Every time I hear the ERP vendors boasting about enterprise adoption, I cynically imagine a Microsoft advertisement that could (probably truthfully) claim
"99.9% of Fortune 500 companies run their business on Excel!!"

I think its easy to understand how we got to this position. I remember working for a reinforcing mesh ("fabric") manufacturing company in the late 80's. We had factories filled with fabric machines like the one in the picture. They weren't networked or anything. The only information that the production manager had to work with were the production sheets filled out by the operator each shift, and the maintenance manager had to send his technicians around to check out the machines periodically.

We were working in an environment where information was scarce, yet the business imperitives were very much the same as today: production manager was concerned with productivity and profitability; and the maintenance manager cared about the maintenance costs and machine performance (netting to the "TCO" of the plant). We managed through a combination of MWA (Management by Walking Around, aka gemba / genchi genbutsu), MGF (Management by Gut Feel! .. some would say experience;-), and also selected special projects to capture data related to problem hypotheses [what I was most involved in].

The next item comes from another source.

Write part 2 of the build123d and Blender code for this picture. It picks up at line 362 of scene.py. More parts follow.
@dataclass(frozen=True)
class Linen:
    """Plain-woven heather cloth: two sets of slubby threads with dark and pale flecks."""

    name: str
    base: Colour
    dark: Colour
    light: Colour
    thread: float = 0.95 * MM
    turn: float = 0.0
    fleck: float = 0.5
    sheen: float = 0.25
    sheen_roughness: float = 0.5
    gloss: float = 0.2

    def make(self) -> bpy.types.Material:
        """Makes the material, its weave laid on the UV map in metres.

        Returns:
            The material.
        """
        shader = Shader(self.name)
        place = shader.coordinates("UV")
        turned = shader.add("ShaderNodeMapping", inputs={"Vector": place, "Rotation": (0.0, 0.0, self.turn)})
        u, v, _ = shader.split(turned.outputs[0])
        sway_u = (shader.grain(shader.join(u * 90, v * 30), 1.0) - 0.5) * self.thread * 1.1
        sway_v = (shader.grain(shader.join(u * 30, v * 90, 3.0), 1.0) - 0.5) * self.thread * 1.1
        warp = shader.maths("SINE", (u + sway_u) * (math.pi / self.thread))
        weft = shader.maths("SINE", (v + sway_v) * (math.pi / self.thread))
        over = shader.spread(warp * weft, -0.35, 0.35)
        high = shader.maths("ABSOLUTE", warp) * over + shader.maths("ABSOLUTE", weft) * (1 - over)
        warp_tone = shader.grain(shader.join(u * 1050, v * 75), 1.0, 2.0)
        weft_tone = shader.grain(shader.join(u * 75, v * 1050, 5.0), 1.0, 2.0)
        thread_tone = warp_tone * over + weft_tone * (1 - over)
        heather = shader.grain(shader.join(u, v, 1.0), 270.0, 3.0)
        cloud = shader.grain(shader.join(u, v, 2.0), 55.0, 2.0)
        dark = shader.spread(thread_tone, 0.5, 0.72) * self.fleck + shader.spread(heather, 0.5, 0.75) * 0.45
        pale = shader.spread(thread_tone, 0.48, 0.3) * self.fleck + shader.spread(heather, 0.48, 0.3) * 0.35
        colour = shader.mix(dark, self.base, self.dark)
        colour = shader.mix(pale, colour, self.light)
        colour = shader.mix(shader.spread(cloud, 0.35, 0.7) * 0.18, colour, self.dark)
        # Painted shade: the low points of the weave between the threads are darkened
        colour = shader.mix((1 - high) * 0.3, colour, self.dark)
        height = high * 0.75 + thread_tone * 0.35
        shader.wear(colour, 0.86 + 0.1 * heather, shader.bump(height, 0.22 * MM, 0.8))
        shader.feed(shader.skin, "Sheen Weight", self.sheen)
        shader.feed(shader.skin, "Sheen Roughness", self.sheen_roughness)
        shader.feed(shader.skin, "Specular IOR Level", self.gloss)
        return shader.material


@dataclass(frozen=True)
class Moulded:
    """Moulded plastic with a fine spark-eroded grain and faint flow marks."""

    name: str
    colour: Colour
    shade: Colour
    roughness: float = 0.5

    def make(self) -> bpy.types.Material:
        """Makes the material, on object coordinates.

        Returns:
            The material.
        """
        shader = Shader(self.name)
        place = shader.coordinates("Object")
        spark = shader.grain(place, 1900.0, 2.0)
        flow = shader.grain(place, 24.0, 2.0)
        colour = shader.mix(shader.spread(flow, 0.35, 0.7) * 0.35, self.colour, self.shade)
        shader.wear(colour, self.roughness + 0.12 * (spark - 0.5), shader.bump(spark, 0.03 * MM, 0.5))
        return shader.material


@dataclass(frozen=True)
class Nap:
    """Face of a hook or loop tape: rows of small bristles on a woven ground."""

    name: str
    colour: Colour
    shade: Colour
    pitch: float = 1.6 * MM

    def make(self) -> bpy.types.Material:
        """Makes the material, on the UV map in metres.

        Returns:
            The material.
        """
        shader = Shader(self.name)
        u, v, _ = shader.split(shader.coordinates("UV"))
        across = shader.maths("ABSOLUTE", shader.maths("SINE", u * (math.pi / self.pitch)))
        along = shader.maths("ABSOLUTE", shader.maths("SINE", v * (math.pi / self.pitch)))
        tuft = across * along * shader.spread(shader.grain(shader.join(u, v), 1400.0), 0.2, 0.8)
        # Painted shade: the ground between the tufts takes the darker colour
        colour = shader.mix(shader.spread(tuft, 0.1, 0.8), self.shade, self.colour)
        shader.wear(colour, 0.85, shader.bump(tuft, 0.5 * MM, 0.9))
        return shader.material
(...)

But the world has turned in the last 20 years. Today, most organisations have more information sitting in various databases and enterprise systems than they know what to do with. I believe the challenge these days is firstly to make that information accessible, and then - most critically - to ensure that our management practices can make effective use of that information.

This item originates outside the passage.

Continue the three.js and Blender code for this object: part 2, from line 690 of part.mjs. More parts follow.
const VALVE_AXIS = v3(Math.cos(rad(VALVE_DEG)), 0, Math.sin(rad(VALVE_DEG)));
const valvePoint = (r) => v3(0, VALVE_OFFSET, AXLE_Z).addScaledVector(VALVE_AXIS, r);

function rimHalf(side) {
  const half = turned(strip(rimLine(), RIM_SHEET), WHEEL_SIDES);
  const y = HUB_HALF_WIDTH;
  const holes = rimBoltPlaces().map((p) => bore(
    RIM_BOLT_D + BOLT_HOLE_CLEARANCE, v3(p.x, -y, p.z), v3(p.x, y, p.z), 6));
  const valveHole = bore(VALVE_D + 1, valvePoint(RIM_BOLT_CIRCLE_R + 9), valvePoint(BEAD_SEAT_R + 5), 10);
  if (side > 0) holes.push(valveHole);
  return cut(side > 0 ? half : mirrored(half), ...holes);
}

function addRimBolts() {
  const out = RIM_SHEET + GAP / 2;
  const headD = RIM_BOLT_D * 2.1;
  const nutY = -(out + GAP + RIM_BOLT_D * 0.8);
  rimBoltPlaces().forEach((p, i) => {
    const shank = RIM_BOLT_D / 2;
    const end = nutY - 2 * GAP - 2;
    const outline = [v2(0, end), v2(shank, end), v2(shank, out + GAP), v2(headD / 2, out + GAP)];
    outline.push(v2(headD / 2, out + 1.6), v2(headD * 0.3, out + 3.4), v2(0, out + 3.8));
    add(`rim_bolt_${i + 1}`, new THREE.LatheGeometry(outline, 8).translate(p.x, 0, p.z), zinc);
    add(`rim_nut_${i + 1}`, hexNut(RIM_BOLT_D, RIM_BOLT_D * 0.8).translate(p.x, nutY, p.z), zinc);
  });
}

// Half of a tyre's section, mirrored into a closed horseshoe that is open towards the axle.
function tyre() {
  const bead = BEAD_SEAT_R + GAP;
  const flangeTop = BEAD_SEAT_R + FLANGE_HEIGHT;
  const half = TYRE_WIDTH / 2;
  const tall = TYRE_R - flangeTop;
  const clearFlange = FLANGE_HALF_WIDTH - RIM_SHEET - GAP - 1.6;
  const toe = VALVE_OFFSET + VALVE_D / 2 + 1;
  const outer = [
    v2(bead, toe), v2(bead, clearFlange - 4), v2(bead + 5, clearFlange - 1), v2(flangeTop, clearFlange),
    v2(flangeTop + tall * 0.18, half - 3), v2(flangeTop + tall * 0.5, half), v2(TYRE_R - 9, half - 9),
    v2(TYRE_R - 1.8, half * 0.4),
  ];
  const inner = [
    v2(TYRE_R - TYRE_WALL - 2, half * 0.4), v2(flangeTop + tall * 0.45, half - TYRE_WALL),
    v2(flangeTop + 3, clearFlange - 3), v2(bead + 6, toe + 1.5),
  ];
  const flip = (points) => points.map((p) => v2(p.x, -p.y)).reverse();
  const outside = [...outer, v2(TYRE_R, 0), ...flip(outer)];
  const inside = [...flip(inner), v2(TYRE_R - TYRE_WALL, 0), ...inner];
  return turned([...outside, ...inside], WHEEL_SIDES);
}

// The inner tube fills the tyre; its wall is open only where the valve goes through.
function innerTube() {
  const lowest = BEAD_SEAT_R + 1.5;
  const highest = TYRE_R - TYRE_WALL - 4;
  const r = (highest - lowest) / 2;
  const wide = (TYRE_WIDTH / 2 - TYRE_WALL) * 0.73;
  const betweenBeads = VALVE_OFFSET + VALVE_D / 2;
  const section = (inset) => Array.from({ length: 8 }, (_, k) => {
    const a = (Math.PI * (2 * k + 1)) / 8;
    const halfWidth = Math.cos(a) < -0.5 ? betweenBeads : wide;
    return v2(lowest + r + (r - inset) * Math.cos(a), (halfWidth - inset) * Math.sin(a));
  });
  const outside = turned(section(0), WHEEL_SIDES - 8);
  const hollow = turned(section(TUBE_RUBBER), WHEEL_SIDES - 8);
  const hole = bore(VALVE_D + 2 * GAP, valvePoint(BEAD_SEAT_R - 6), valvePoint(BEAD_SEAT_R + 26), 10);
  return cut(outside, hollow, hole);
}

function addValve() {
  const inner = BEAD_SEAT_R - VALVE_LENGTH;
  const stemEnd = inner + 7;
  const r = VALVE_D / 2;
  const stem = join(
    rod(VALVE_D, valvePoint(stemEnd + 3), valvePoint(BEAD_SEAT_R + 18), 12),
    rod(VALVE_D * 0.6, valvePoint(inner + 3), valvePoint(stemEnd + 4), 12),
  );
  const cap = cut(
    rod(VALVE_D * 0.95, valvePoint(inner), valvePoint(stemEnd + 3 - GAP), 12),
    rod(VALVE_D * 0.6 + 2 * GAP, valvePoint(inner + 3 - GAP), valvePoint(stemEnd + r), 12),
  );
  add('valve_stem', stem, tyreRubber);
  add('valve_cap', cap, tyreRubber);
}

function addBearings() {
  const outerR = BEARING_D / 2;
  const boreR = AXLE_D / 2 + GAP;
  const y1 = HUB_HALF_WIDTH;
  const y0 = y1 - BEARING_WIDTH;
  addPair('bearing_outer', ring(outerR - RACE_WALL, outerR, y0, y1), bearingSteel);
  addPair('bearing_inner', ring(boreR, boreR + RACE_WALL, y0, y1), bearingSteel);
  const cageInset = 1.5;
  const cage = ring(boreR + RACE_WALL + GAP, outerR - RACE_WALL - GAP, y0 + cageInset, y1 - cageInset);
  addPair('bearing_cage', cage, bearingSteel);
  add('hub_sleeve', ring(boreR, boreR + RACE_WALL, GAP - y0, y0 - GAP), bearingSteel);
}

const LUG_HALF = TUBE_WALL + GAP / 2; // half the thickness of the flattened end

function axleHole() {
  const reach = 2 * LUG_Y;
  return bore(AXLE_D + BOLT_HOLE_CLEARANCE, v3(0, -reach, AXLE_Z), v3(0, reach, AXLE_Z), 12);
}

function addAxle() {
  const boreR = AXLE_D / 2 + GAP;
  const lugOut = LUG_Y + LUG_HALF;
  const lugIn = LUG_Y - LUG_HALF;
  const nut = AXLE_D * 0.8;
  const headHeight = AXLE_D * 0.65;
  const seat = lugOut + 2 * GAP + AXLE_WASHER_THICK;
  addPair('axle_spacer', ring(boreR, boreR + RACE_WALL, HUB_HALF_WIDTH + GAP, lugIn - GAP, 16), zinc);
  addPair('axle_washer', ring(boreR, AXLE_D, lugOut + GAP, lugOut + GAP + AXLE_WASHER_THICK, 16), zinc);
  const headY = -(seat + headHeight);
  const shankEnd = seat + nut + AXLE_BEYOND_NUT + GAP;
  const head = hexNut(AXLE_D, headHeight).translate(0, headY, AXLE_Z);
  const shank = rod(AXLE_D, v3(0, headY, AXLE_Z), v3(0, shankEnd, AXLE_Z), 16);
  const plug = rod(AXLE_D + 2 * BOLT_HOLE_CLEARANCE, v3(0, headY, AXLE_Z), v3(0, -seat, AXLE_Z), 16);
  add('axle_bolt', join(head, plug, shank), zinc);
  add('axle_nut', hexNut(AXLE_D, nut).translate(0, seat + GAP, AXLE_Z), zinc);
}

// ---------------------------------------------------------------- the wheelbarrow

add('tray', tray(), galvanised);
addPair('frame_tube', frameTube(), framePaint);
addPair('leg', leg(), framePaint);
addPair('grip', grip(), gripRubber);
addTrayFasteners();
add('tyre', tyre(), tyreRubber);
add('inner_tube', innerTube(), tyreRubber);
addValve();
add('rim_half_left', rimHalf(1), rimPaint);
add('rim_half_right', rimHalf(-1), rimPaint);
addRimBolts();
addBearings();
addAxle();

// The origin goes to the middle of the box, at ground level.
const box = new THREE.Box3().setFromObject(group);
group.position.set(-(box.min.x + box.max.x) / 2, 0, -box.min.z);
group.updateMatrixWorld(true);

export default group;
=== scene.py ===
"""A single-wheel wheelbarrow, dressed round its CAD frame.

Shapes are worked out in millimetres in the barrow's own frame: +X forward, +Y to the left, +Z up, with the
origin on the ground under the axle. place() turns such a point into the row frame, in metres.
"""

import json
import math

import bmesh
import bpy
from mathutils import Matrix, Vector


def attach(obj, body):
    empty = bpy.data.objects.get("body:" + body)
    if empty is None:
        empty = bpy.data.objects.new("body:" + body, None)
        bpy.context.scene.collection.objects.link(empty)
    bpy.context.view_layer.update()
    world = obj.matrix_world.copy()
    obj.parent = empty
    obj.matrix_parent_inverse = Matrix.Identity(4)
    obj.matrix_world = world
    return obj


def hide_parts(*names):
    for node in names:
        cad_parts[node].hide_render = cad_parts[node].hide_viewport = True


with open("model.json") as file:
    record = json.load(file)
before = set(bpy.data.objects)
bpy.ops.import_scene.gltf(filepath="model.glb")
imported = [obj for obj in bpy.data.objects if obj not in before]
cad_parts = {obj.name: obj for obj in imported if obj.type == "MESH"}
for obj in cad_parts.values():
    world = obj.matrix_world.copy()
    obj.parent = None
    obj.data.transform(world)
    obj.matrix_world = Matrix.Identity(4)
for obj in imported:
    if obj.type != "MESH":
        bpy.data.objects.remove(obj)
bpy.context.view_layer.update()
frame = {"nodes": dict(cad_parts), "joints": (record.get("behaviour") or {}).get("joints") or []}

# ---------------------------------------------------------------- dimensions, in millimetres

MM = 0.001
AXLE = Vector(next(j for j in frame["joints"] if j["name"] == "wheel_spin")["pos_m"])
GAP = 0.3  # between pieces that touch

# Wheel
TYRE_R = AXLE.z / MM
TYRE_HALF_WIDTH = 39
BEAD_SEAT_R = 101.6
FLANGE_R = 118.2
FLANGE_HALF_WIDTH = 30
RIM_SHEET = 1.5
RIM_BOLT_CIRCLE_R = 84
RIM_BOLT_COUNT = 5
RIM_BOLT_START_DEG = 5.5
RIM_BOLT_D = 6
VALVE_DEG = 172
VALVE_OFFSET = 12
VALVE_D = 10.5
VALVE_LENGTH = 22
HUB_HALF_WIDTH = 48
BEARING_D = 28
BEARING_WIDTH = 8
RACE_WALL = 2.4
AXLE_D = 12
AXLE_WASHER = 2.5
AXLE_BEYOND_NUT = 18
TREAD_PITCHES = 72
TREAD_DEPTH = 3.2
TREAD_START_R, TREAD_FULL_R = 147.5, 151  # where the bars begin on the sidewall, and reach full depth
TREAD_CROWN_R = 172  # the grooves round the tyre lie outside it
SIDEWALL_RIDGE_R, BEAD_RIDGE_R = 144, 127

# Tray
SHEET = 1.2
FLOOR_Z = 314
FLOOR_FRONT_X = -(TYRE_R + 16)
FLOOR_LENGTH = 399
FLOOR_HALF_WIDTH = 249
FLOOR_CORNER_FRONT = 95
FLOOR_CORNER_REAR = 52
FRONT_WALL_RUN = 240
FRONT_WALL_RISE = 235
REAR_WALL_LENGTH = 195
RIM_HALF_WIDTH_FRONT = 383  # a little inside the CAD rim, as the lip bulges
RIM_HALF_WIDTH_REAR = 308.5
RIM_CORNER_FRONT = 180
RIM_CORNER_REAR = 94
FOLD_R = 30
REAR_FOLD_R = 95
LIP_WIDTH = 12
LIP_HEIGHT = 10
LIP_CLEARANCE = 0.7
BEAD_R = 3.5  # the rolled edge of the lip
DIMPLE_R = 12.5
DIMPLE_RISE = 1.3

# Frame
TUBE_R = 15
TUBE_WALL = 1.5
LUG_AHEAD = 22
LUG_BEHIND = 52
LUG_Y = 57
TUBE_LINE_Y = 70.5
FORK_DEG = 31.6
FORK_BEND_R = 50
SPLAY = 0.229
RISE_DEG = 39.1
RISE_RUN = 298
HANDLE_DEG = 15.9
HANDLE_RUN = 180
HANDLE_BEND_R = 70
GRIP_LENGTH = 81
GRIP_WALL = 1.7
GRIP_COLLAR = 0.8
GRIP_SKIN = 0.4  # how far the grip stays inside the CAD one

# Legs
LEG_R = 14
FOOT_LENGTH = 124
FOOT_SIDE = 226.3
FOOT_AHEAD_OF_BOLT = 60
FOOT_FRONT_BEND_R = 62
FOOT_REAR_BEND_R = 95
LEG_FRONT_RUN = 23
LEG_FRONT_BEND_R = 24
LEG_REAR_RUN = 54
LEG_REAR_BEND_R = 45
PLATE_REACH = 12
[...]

We actually have great technology these days for cracking that first challenge - making information accessible and actionable. I like to think in terms of three tiers (management, operational, infrastructure), as in the diagram.

Unfortunately, that's often as far as our thinking (and implementations) go.

However as Frank points out in his post, we need to address the strategic framework for BI. How BI impacts, changes or even transforms the business.

For me, the implications are clear for all decision-makers (which may or may not just mean "management")...
  • In the past we have excelled at managing in an information-poor environment. Now we need to go back to school, unlearn some of our assumptions and practices, and start exploiting the information that (should be) at our fingertips.

  • This means a renewed relevance of management science, particularly quality management (e.g. 6 Sigma) and key concepts such as kaizen/continuous improvement.

  • In true "Flat Earth" style - if you don't, someone else will and then you are history, mate.

And for IT, I think a few things to consider...
  • First, get real and get connected to your business. You are not delivering 20 reports, you are delivering information that will hopefully help your business users may really good decisions, impact the bottom line and keep your job safe.

  • Avoid the temptation to dumb-down and de-scope BI and reporting. It could be the most business-critical aspect of the whole project ... Promote monitoring and management to first-order use cases.

  • Consider all tiers of monitoring and management: from corporate performance, to operational management, to infrastructure.

So maybe this is an aspect of what Enterprise 2.0 is really all about?

2 comments:

Tim said...

Hey Paul
Great post - I think in your comment earlier on in the post - "What puzzles me deeply is that so much of the focus of BI remains concerned with the technology infrastructure and dashboard bells and whistles" ties in nicely with what you say later, "more information sitting in various databases and enterprise systems than they know what to do with"
Thats the big hurdle for many companies, how do I get all that info into a single 'source of truth' for my users. Hence the obsession with infrastructure. I think once that hurdle is past then IT can start to look at what the end users need but its a big stumbling block in my experience.
As for not dumbing down - Iam whole heartedly with you on that one.
Tim

Paul said...

Thanks for chipping in Tim!

I do agree. Wrestling a decent data bank into useful shape is a major issue in practice.

From the infrastructure perspective, we can push that forward.

I think I was campaigning to have this complemented by a stronger 'pull' factor from the decision-makers and business users. Those who really know what they need to know to do their jobs, and are not being shy about demanding the necessary infrastructure and support!